Task objective: Starting at the line that contains "leftWing, leftEyeFeathers, leftEdgeFeather];", reproduce each line exactly up to and including the line that contains "before = set(bpy.data.objects)". Reproduce nothing else.

■ ■ ■

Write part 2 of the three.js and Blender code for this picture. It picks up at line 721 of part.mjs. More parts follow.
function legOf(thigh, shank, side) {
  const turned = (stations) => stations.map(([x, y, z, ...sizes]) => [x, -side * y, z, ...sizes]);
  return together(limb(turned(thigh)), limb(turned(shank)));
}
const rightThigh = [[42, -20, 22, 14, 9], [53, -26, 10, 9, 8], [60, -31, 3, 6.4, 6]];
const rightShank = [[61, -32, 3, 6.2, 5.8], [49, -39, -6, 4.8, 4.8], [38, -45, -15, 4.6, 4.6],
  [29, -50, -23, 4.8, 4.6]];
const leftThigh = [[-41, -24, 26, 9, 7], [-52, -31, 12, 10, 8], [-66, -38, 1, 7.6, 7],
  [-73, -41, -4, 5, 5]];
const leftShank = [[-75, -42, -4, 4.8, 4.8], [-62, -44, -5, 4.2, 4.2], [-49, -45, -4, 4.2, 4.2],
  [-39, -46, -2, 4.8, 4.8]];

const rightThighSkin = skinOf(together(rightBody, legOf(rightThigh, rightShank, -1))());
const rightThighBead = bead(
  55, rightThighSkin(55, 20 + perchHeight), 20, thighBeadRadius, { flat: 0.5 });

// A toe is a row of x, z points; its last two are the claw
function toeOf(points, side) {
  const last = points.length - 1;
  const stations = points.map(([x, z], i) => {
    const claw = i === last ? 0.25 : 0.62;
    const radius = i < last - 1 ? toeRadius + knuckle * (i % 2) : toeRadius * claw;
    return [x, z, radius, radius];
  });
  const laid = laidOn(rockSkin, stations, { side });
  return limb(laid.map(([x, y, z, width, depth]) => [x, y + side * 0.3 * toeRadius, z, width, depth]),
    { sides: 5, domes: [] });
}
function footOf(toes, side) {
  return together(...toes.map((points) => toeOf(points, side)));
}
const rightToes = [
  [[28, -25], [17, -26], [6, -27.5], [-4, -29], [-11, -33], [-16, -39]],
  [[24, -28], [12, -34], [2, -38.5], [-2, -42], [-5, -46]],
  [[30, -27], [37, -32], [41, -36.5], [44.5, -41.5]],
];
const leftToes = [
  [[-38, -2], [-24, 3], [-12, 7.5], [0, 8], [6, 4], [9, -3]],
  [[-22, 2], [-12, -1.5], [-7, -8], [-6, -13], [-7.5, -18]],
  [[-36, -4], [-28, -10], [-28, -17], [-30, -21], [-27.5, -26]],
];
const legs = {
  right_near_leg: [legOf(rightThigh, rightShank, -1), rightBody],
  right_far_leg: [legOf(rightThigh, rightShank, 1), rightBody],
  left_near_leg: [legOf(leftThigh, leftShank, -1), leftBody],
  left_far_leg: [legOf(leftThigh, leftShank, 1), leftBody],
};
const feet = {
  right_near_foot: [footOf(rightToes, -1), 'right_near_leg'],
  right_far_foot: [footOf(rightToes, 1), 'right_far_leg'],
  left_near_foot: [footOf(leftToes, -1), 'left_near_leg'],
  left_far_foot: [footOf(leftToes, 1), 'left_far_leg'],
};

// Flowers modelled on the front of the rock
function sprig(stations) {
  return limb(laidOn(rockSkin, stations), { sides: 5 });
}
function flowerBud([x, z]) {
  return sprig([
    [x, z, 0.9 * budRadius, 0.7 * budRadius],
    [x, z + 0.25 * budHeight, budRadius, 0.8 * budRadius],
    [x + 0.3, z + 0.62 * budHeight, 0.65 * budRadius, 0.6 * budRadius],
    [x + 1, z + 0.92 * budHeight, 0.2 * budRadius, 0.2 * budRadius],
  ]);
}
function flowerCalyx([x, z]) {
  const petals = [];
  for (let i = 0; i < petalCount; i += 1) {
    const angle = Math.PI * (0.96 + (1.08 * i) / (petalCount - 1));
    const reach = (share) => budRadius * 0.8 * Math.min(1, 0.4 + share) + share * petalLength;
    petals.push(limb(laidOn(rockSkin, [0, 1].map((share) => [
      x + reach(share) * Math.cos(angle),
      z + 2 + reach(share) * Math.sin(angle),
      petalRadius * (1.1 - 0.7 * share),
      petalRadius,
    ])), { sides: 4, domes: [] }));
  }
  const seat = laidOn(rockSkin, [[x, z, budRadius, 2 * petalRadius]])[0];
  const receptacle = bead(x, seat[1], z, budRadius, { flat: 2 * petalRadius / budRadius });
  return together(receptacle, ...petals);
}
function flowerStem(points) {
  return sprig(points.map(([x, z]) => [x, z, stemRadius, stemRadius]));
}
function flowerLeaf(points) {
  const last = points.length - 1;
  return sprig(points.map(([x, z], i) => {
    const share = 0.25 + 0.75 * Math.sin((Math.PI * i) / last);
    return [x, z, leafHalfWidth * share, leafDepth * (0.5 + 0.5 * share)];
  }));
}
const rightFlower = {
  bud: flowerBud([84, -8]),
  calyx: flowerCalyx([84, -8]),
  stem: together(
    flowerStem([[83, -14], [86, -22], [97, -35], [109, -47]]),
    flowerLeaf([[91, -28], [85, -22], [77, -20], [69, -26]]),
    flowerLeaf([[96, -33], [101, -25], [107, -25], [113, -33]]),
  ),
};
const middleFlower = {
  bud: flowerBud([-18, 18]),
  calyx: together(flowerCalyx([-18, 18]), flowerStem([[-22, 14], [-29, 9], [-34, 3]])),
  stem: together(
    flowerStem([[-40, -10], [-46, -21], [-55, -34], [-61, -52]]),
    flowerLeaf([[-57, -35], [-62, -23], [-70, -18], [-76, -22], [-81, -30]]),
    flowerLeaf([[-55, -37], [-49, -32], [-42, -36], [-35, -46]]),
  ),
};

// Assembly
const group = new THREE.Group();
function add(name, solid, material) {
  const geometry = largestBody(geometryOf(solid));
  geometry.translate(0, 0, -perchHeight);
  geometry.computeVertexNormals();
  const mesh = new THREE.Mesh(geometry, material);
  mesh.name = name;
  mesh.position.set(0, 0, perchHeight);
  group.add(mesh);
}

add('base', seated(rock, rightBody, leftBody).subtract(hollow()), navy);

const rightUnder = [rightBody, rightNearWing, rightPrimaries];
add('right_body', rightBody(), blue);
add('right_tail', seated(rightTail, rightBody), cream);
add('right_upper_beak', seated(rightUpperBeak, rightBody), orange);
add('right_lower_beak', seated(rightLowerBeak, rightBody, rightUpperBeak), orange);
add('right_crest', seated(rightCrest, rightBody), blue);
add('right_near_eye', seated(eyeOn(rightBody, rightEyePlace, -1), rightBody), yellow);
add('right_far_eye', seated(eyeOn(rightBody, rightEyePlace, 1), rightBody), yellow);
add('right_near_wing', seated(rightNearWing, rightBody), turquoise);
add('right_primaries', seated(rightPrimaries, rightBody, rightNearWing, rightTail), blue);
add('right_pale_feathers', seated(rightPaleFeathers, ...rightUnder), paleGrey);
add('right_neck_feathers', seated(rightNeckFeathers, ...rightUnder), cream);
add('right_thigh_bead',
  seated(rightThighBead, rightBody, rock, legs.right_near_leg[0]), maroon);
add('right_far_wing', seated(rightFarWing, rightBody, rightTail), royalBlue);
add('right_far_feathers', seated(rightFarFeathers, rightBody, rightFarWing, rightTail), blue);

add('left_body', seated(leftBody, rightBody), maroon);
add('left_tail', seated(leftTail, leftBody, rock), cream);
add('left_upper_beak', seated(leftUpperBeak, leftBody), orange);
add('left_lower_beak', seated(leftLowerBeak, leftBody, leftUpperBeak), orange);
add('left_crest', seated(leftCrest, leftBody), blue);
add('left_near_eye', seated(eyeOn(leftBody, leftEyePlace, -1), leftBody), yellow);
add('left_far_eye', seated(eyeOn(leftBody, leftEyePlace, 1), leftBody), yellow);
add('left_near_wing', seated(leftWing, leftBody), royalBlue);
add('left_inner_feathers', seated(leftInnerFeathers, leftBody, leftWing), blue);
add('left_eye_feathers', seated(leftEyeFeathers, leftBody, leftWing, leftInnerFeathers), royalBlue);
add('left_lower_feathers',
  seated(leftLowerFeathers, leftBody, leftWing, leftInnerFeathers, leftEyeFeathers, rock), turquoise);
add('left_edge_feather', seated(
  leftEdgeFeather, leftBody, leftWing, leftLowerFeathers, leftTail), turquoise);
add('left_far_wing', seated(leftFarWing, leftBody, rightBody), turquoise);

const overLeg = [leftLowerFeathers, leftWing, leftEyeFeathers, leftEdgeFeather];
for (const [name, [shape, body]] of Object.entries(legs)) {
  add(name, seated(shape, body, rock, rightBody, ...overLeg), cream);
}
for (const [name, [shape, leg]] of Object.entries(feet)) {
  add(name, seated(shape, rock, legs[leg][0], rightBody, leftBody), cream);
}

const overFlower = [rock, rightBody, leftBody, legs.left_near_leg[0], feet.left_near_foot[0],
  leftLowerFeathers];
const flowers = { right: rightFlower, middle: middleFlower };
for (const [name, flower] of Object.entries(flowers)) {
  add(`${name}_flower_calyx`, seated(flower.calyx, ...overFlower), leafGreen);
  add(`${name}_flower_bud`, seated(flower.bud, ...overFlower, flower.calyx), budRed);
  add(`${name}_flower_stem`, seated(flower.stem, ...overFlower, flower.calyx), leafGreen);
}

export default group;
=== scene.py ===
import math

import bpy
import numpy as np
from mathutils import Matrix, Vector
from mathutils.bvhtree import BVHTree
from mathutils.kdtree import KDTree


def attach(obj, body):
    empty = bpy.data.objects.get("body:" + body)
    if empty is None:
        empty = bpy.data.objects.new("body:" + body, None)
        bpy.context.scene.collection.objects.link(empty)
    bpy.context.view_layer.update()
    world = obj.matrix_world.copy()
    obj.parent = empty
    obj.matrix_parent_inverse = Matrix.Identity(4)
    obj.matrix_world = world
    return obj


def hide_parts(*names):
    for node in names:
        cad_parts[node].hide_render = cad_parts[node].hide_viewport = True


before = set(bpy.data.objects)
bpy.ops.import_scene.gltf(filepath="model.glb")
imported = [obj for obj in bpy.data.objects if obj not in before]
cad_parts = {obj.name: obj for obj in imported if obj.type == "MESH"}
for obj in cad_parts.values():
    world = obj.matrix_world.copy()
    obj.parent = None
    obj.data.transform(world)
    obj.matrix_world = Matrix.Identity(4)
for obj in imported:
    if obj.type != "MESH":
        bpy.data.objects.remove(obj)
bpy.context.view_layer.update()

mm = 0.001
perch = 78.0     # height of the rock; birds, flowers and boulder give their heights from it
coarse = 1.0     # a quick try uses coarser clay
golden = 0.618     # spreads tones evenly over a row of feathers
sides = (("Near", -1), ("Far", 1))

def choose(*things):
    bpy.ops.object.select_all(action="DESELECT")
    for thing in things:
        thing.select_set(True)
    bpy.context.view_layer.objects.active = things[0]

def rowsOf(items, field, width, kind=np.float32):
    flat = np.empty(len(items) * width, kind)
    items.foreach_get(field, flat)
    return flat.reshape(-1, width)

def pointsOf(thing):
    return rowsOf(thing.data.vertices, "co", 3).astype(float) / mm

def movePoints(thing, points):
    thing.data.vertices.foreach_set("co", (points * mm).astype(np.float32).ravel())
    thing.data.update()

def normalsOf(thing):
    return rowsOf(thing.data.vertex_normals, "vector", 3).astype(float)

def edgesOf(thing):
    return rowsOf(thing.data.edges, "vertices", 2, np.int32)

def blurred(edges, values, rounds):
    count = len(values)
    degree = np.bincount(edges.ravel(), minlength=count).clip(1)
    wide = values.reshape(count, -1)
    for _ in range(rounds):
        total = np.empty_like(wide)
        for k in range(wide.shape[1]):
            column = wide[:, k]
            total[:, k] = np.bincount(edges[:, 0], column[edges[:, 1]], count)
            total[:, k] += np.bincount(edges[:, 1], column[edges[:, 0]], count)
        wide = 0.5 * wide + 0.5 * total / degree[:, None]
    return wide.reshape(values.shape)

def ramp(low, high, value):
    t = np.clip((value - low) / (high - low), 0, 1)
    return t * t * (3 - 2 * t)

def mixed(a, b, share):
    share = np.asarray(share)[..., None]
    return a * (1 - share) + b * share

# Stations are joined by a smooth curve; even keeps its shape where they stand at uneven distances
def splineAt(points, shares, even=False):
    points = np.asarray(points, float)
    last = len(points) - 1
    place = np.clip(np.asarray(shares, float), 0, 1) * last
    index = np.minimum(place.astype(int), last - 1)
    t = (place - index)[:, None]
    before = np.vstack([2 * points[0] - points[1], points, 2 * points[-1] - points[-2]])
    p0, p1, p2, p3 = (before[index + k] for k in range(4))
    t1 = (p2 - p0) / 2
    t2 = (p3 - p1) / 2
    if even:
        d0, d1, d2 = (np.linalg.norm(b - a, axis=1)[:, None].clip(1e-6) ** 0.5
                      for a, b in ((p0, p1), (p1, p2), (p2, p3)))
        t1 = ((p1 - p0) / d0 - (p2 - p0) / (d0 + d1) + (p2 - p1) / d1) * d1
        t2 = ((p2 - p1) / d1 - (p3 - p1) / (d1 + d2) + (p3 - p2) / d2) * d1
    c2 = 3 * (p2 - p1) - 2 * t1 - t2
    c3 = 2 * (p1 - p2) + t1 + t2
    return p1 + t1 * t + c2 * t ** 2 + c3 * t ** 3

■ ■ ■

Answer to this task:
const overLeg = [leftLowerFeathers, leftWing, leftEyeFeathers, leftEdgeFeather];
for (const [name, [shape, body]] of Object.entries(legs)) {
  add(name, seated(shape, body, rock, rightBody, ...overLeg), cream);
}
for (const [name, [shape, leg]] of Object.entries(feet)) {
  add(name, seated(shape, rock, legs[leg][0], rightBody, leftBody), cream);
}

const overFlower = [rock, rightBody, leftBody, legs.left_near_leg[0], feet.left_near_foot[0],
  leftLowerFeathers];
const flowers = { right: rightFlower, middle: middleFlower };
for (const [name, flower] of Object.entries(flowers)) {
  add(`${name}_flower_calyx`, seated(flower.calyx, ...overFlower), leafGreen);
  add(`${name}_flower_bud`, seated(flower.bud, ...overFlower, flower.calyx), budRed);
  add(`${name}_flower_stem`, seated(flower.stem, ...overFlower, flower.calyx), leafGreen);
}

export default group;
=== scene.py ===
import math

import bpy
import numpy as np
from mathutils import Matrix, Vector
from mathutils.bvhtree import BVHTree
from mathutils.kdtree import KDTree


def attach(obj, body):
    empty = bpy.data.objects.get("body:" + body)
    if empty is None:
        empty = bpy.data.objects.new("body:" + body, None)
        bpy.context.scene.collection.objects.link(empty)
    bpy.context.view_layer.update()
    world = obj.matrix_world.copy()
    obj.parent = empty
    obj.matrix_parent_inverse = Matrix.Identity(4)
    obj.matrix_world = world
    return obj


def hide_parts(*names):
    for node in names:
        cad_parts[node].hide_render = cad_parts[node].hide_viewport = True


before = set(bpy.data.objects)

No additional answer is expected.